THEIR PASSION FOR SCIENCE. It is remarkable how quickly the ferocious fanaticism of the Saracens was transformed into a passion for intellectual pursuits. At first the Koran was an obstacle to literature and science. Mohammed had extolled it as the grandest of all compositions, and had adduced its unapproachable excellence as a proof of his divine mission. But, in little more than twenty years after his death, the experience that had been acquired in Syria, Persia, Asia Minor, Egypt, had produced a striking effect, and Ali the khalif reigning at that time, avowedly encouraged all kinds of literary pursuits. Moawyah, the founder of the Ommiade dynasty, who followed in 661, revolutionized the government. It had been elective, he made it hereditary. He removed its seat from Medina to a more central position at Damascus, and entered on a career of luxury and magnificence. He broke the bonds of a stern fanaticism, and put himself forth as a cultivator and patron of letters. Thirty years had wrought a wonderful change. A Persian satrap who had occasion to pay homage to Omar, the second khalif, found him asleep among the beggars on the steps of the Mosque of Medina; but foreign envoys who had occasion to seek Moawyah, the sixth khalif, were presented to him in a magnificent palace, decorated with exquisite arabesques, and adorned with flower-gardens and fountains.

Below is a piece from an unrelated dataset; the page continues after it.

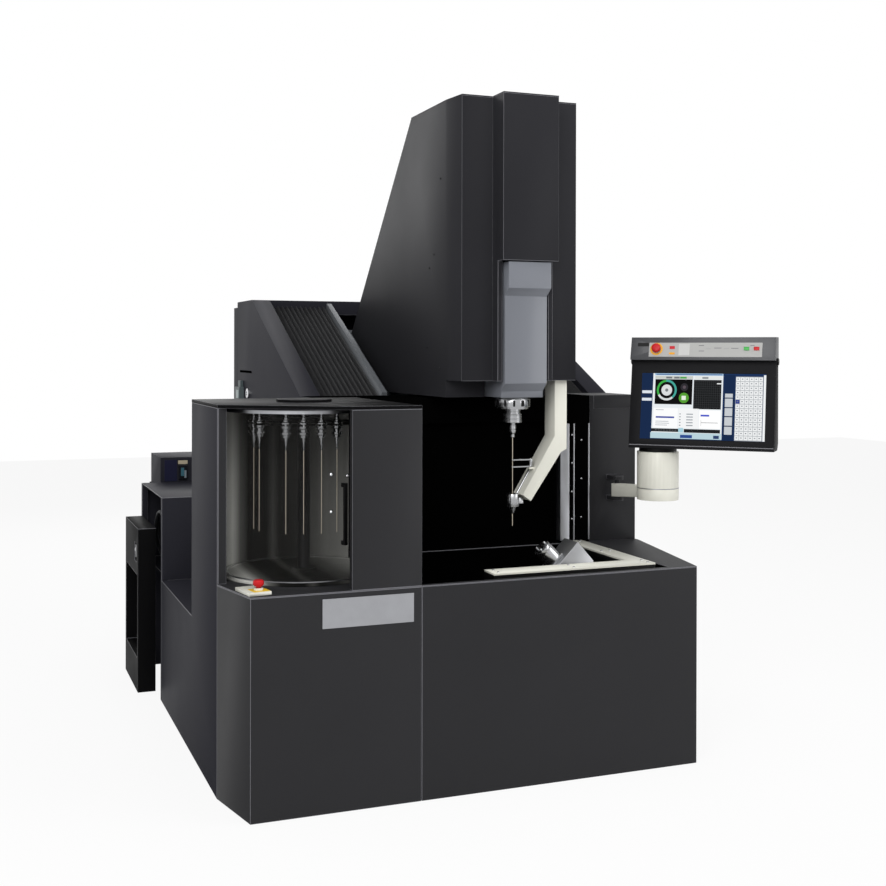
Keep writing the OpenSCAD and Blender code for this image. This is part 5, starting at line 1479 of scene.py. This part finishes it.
@dataclass
class Services:
    """What is fitted at the left: hoses in the side box, the cabinet's panel and the cheek's connector.

    Attributes:
        hose_d: diameter of the hoses.
        nut: radius and height of each step of a hose's fitting.
        hoses: points that each hose passes, from its first fitting to its second.
        panel: corners and colour of the rear cabinet's blue panel.
        socket: boxes of the socket beside it, and of its label.
        slot: the grip slot in the left cheek, a thin black plate of painted shade.
        connector: boxes of the air connector on it.
        gland: radius and height of each step of the gland beside the connector.
        latch: boxes of the latch on the pump cabinet.
    """

    hose_d: float = 19.0
    nut: tuple[Pair, ...] = ((16.0, 0.0), (16.0, 10.0), (13.0, 12.0), (13.0, 26.0), (11.0, 28.0))
    hoses: tuple[tuple[Point, ...], ...] = (
        ((60, 1760, 578), (30, 1765, 700), (-18, 1800, 840), (-36, 1900, 872), (-36, 2020, 800),
         (-20, 2110, 700), (30, 2140, 578)),
        ((100, 1860, 578), (60, 1870, 690), (5, 1930, 790), (-8, 2040, 850), (-8, 2160, 800),
         (20, 2235, 680), (60, 2250, 578)),
        ((150, 1720, 578), (110, 1726, 680), (40, 1740, 780), (0, 1800, 770), (0, 1880, 690),
         (40, 1950, 620), (70, 1980, 578)))
    panel: tuple[Box, ...] = (((58.0, 2374.5, 972.0), (124.0, 2377.0, 1086.0), "ffffff"),)
    socket: tuple[Box, ...] = (
        ((130.0, 2375.5, 1062.0), (180.0, 2377.0, 1082.0), "b9ae97"),
        ((132.0, 2358.0, 984.0), (176.0, 2377.0, 1056.0), "14161c"),
        ((142.0, 2352.0, 1000.0), (158.0, 2358.0, 1044.0), "3f6a78"),
        ((160.0, 2353.0, 990.0), (170.0, 2358.0, 1030.0), "7f8b94"))
    slot: tuple[Box, ...] = (((442.0, 1992.0, 1555.0), (443.2, 2276.0, 1567.0), "ffffff"),)
    connector: tuple[Box, ...] = (
        ((418.0, 2180.0, 1406.0), (443.0, 2296.0, 1478.0), "565f61"),
        ((428.0, 2200.0, 1478.0), (443.0, 2260.0, 1512.0), "4f5a5c"),
        ((412.0, 2196.0, 1420.0), (418.0, 2232.0, 1462.0), "b9c4c4"))
    gland: tuple[Pair, ...] = ((26.0, 0.0), (26.0, 9.0), (22.0, 12.0), (12.0, 12.0), (12.0, 5.0))
    latch: tuple[Box, ...] = (
        ((-147.5, 1930.0, 650.0), (-137.0, 1942.0, 712.0), "ffffff"),
        ((-147.5, 1958.0, 676.0), (-139.0, 1974.0, 692.0), "ffffff"))

    def pipes(self, finish: Finishes) -> None:
        """Lays the hoses in the side box and gives each end its fitting."""
        nut = Shape.turned(self.nut, 6)
        for number, points in enumerate(self.hoses, 1):
            path = Shape.curve(points, 14)
            tube = Shape.tube(path, self.hose_d / 2, 18)
            hose = tube.build(f"hose_{number}", "machine", finish.hose, smooth=60.0)
            row = Place.row(path)
            fittings = Solid()
            for end in (points[0], points[-1]):
                fittings.join(nut.at(end))
            fittings.build(f"hose_{number}_fittings", "machine", finish.dull, smooth=20.0, bevel=0.5)

    def fitted(self, finish: Finishes) -> None:
        """Adds the blue panel, the socket and its label, the cheek's slot as a black plate of painted shade,
        its connector, and the latch.
        """
        Shape.blocks(self.panel).build("cabinet_panel", "machine", finish.blue, bevel=0.8)
        Shape.blocks(self.socket).build("cabinet_socket", "machine", finish.plate, bevel=0.5)
        # painted shade: a thin black plate stands for the slot's shaded recess
        Shape.blocks(self.slot).build("cheek_slot_painted_shade", "machine", finish.dark)
        Shape.blocks(self.connector).build("air_connector", "machine", finish.plate, bevel=1.0)
        gland = Shape.turned(self.gland, 32).moved(Place.facing((-1, 0, 0)), (443.0, 2060.0, 1449.0))
        gland.build("air_gland", "machine", finish.chrome)
        Shape.blocks(self.latch).build("pump_latch", "machine", finish.turned, bevel=1.5)


def main() -> None:
    """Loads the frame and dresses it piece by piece."""
    logging.basicConfig(level=logging.INFO, format="%(message)s")
    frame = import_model()
    finish = Finishes()
    Studio().build()
    covers, machinery, head, magazine, zone, pendant = groups = (
        Covers(), Machinery(), Head(), Magazine(), WorkZone(), Pendant())
    for group in groups:
        group.dress(frame, finish)
    services = Services()
    steps: tuple[Callable[[Finishes], None], ...] = (
        covers.name_plate, covers.screws, machinery.pleats, head.spindle, head.flange, magazine.holders,
        magazine.rims, magazine.warning_card, zone.screws, pendant.screen, pendant.trim, pendant.console,
        services.pipes, services.fitted)
    for step in steps:
        step(finish)


if __name__ == "__main__":
    main()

THEIR LITERATURE. In less than a century after the death of Mohammed, translations of the chief Greek philosophical authors had been made into Arabic; poems such as the "Iliad" and the "Odyssey," being considered to have an irreligious tendency from their mythological allusions, were rendered into Syriac, to gratify the curiosity of the learned. Almansor, during his khalifate (A.D. 753-775), transferred the seat of government to Bagdad, which he converted into a splendid metropolis; he gave much of his time to the study and promotion of astronomy, and established schools of medicine and law. His grandson, Haroun-al-Raschid (A.D. 786), followed his example, and ordered that to every mosque in his dominions a school should be attached. But the Augustan age of Asiatic learning was during the khalifate of Al-Mamun (A.D. 813-832). He made Bagdad the centre of science, collected great libraries, and surrounded himself with learned men.

The elevated taste thus cultivated continued after the division of the Saracen Empire by internal dissensions into three parts. The Abasside dynasty in Asia, the Fatimite in Egypt, and the Ommiade in Spain, became rivals not merely in politics, but also in letters and science.